** start of Supplied material **

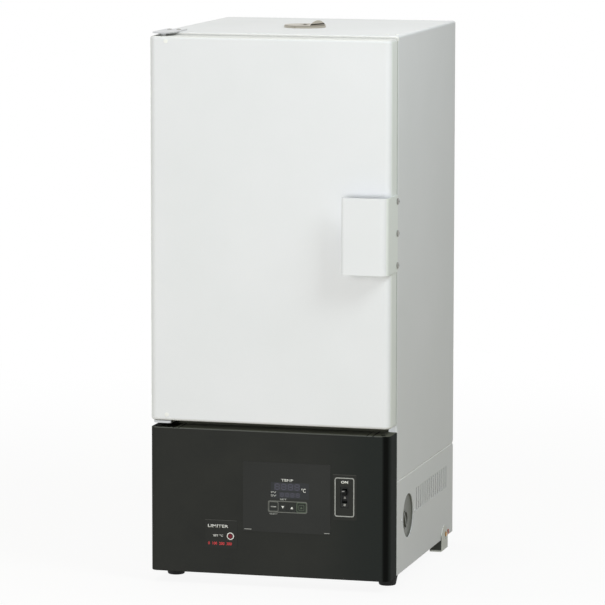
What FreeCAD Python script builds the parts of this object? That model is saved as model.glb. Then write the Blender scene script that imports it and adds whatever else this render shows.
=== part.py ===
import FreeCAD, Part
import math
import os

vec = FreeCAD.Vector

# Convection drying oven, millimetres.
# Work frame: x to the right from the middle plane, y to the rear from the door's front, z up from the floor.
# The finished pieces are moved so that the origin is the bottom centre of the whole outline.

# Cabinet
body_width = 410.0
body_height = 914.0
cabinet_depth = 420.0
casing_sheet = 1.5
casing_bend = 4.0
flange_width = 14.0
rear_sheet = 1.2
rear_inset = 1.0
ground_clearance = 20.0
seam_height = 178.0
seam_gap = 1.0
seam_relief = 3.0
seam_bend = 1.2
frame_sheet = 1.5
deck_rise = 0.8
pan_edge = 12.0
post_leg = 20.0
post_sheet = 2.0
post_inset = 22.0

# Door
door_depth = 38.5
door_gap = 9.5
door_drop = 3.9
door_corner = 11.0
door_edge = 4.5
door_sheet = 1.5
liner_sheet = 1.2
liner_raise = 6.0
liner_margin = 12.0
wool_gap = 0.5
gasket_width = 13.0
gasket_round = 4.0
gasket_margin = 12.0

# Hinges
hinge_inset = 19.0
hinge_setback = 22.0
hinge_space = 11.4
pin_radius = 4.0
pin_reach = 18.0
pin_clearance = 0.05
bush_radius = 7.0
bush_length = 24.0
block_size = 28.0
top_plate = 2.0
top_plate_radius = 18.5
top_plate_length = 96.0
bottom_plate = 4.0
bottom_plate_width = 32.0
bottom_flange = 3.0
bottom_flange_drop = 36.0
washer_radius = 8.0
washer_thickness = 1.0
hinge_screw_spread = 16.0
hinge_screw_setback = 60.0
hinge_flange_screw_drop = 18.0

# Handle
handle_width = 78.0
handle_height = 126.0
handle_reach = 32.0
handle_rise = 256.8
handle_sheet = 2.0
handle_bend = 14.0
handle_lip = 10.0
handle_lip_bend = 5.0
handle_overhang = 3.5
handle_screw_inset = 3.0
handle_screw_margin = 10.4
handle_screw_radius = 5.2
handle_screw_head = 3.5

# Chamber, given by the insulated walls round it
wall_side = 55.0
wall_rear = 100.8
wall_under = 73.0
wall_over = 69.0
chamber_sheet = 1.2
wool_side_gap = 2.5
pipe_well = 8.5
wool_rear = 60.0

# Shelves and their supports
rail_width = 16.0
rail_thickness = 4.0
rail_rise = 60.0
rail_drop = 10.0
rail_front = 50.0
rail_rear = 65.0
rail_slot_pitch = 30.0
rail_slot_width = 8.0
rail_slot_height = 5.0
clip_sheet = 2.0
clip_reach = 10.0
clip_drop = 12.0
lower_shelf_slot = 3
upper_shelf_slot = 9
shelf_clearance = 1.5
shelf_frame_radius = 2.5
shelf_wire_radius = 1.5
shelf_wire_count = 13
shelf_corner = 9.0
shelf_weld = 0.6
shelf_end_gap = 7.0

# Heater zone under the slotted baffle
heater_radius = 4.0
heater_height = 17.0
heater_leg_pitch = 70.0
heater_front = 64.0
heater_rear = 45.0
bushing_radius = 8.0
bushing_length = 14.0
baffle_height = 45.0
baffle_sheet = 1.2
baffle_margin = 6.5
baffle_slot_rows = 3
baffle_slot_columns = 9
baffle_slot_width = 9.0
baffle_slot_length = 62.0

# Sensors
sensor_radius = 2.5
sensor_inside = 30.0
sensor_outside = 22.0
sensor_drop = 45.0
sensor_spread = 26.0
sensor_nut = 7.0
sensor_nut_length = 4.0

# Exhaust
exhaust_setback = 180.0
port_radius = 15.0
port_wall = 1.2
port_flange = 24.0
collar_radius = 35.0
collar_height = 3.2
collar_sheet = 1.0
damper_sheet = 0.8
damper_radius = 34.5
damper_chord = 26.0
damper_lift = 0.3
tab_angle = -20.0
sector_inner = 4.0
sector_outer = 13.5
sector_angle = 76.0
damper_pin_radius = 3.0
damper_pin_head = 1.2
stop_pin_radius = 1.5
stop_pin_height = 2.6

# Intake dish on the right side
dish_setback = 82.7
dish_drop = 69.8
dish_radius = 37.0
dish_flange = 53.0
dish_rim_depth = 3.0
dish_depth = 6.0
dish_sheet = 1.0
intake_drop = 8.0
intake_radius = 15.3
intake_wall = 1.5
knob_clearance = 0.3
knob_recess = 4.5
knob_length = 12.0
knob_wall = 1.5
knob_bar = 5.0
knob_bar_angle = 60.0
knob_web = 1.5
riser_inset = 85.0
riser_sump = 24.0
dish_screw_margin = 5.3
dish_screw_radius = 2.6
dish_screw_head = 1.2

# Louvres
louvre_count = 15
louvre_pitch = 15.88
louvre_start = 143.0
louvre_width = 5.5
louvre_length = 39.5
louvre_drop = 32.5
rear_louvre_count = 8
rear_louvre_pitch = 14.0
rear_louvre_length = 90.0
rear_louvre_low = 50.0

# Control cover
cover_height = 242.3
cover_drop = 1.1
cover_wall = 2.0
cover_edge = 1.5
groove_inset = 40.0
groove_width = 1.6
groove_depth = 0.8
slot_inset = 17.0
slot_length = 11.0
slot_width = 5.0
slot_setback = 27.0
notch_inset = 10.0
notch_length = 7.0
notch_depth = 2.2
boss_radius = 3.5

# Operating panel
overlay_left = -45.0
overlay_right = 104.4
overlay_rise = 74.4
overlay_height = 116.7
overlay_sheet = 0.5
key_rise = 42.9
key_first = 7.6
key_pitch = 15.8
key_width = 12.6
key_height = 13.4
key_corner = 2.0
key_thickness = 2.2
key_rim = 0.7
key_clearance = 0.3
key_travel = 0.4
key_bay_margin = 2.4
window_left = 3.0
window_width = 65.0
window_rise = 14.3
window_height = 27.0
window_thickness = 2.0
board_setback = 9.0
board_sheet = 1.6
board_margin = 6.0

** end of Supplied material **

Stated task =>
Reproduce the listing above verbatim, from first line to last.

Result of this task =>
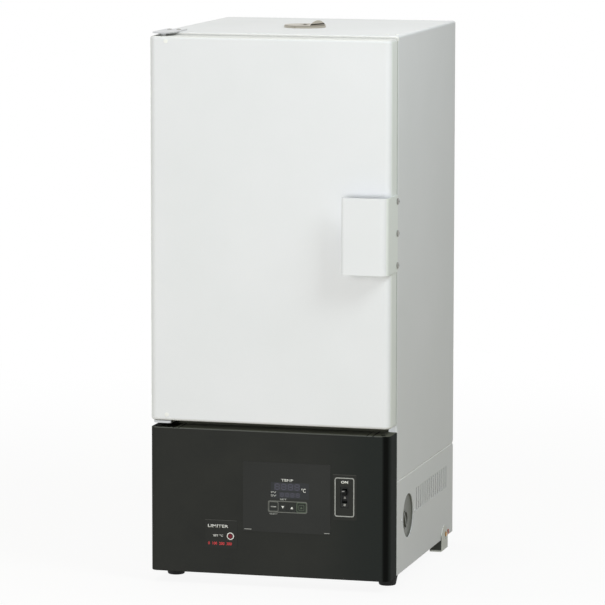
What FreeCAD Python script builds the parts of this object? That model is saved as model.glb. Then write the Blender scene script that imports it and adds whatever else this render shows.
=== part.py ===
import FreeCAD, Part
import math
import os

vec = FreeCAD.Vector

# Convection drying oven, millimetres.
# Work frame: x to the right from the middle plane, y to the rear from the door's front, z up from the floor.
# The finished pieces are moved so that the origin is the bottom centre of the whole outline.

# Cabinet
body_width = 410.0
body_height = 914.0
cabinet_depth = 420.0
casing_sheet = 1.5
casing_bend = 4.0
flange_width = 14.0
rear_sheet = 1.2
rear_inset = 1.0
ground_clearance = 20.0
seam_height = 178.0
seam_gap = 1.0
seam_relief = 3.0
seam_bend = 1.2
frame_sheet = 1.5
deck_rise = 0.8
pan_edge = 12.0
post_leg = 20.0
post_sheet = 2.0
post_inset = 22.0

# Door
door_depth = 38.5
door_gap = 9.5
door_drop = 3.9
door_corner = 11.0
door_edge = 4.5
door_sheet = 1.5
liner_sheet = 1.2
liner_raise = 6.0
liner_margin = 12.0
wool_gap = 0.5
gasket_width = 13.0
gasket_round = 4.0
gasket_margin = 12.0

# Hinges
hinge_inset = 19.0
hinge_setback = 22.0
hinge_space = 11.4
pin_radius = 4.0
pin_reach = 18.0
pin_clearance = 0.05
bush_radius = 7.0
bush_length = 24.0
block_size = 28.0
top_plate = 2.0
top_plate_radius = 18.5
top_plate_length = 96.0
bottom_plate = 4.0
bottom_plate_width = 32.0
bottom_flange = 3.0
bottom_flange_drop = 36.0
washer_radius = 8.0
washer_thickness = 1.0
hinge_screw_spread = 16.0
hinge_screw_setback = 60.0
hinge_flange_screw_drop = 18.0

# Handle
handle_width = 78.0
handle_height = 126.0
handle_reach = 32.0
handle_rise = 256.8
handle_sheet = 2.0
handle_bend = 14.0
handle_lip = 10.0
handle_lip_bend = 5.0
handle_overhang = 3.5
handle_screw_inset = 3.0
handle_screw_margin = 10.4
handle_screw_radius = 5.2
handle_screw_head = 3.5

# Chamber, given by the insulated walls round it
wall_side = 55.0
wall_rear = 100.8
wall_under = 73.0
wall_over = 69.0
chamber_sheet = 1.2
wool_side_gap = 2.5
pipe_well = 8.5
wool_rear = 60.0

# Shelves and their supports
rail_width = 16.0
rail_thickness = 4.0
rail_rise = 60.0
rail_drop = 10.0
rail_front = 50.0
rail_rear = 65.0
rail_slot_pitch = 30.0
rail_slot_width = 8.0
rail_slot_height = 5.0
clip_sheet = 2.0
clip_reach = 10.0
clip_drop = 12.0
lower_shelf_slot = 3
upper_shelf_slot = 9
shelf_clearance = 1.5
shelf_frame_radius = 2.5
shelf_wire_radius = 1.5
shelf_wire_count = 13
shelf_corner = 9.0
shelf_weld = 0.6
shelf_end_gap = 7.0

# Heater zone under the slotted baffle
heater_radius = 4.0
heater_height = 17.0
heater_leg_pitch = 70.0
heater_front = 64.0
heater_rear = 45.0
bushing_radius = 8.0
bushing_length = 14.0
baffle_height = 45.0
baffle_sheet = 1.2
baffle_margin = 6.5
baffle_slot_rows = 3
baffle_slot_columns = 9
baffle_slot_width = 9.0
baffle_slot_length = 62.0

# Sensors
sensor_radius = 2.5
sensor_inside = 30.0
sensor_outside = 22.0
sensor_drop = 45.0
sensor_spread = 26.0
sensor_nut = 7.0
sensor_nut_length = 4.0

# Exhaust
exhaust_setback = 180.0
port_radius = 15.0
port_wall = 1.2
port_flange = 24.0
collar_radius = 35.0
collar_height = 3.2
collar_sheet = 1.0
damper_sheet = 0.8
damper_radius = 34.5
damper_chord = 26.0
damper_lift = 0.3
tab_angle = -20.0
sector_inner = 4.0
sector_outer = 13.5
sector_angle = 76.0
damper_pin_radius = 3.0
damper_pin_head = 1.2
stop_pin_radius = 1.5
stop_pin_height = 2.6

# Intake dish on the right side
dish_setback = 82.7
dish_drop = 69.8
dish_radius = 37.0
dish_flange = 53.0
dish_rim_depth = 3.0
dish_depth = 6.0
dish_sheet = 1.0
intake_drop = 8.0
intake_radius = 15.3
intake_wall = 1.5
knob_clearance = 0.3
knob_recess = 4.5
knob_length = 12.0
knob_wall = 1.5
knob_bar = 5.0
knob_bar_angle = 60.0
knob_web = 1.5
riser_inset = 85.0
riser_sump = 24.0
dish_screw_margin = 5.3
dish_screw_radius = 2.6
dish_screw_head = 1.2

# Louvres
louvre_count = 15
louvre_pitch = 15.88
louvre_start = 143.0
louvre_width = 5.5
louvre_length = 39.5
louvre_drop = 32.5
rear_louvre_count = 8
rear_louvre_pitch = 14.0
rear_louvre_length = 90.0
rear_louvre_low = 50.0

# Control cover
cover_height = 242.3
cover_drop = 1.1
cover_wall = 2.0
cover_edge = 1.5
groove_inset = 40.0
groove_width = 1.6
groove_depth = 0.8
slot_inset = 17.0
slot_length = 11.0
slot_width = 5.0
slot_setback = 27.0
notch_inset = 10.0
notch_length = 7.0
notch_depth = 2.2
boss_radius = 3.5

# Operating panel
overlay_left = -45.0
overlay_right = 104.4
overlay_rise = 74.4
overlay_height = 116.7
overlay_sheet = 0.5
key_rise = 42.9
key_first = 7.6
key_pitch = 15.8
key_width = 12.6
key_height = 13.4
key_corner = 2.0
key_thickness = 2.2
key_rim = 0.7
key_clearance = 0.3
key_travel = 0.4
key_bay_margin = 2.4
window_left = 3.0
window_width = 65.0
window_rise = 14.3
window_height = 27.0
window_thickness = 2.0
board_setback = 9.0
board_sheet = 1.6
board_margin = 6.0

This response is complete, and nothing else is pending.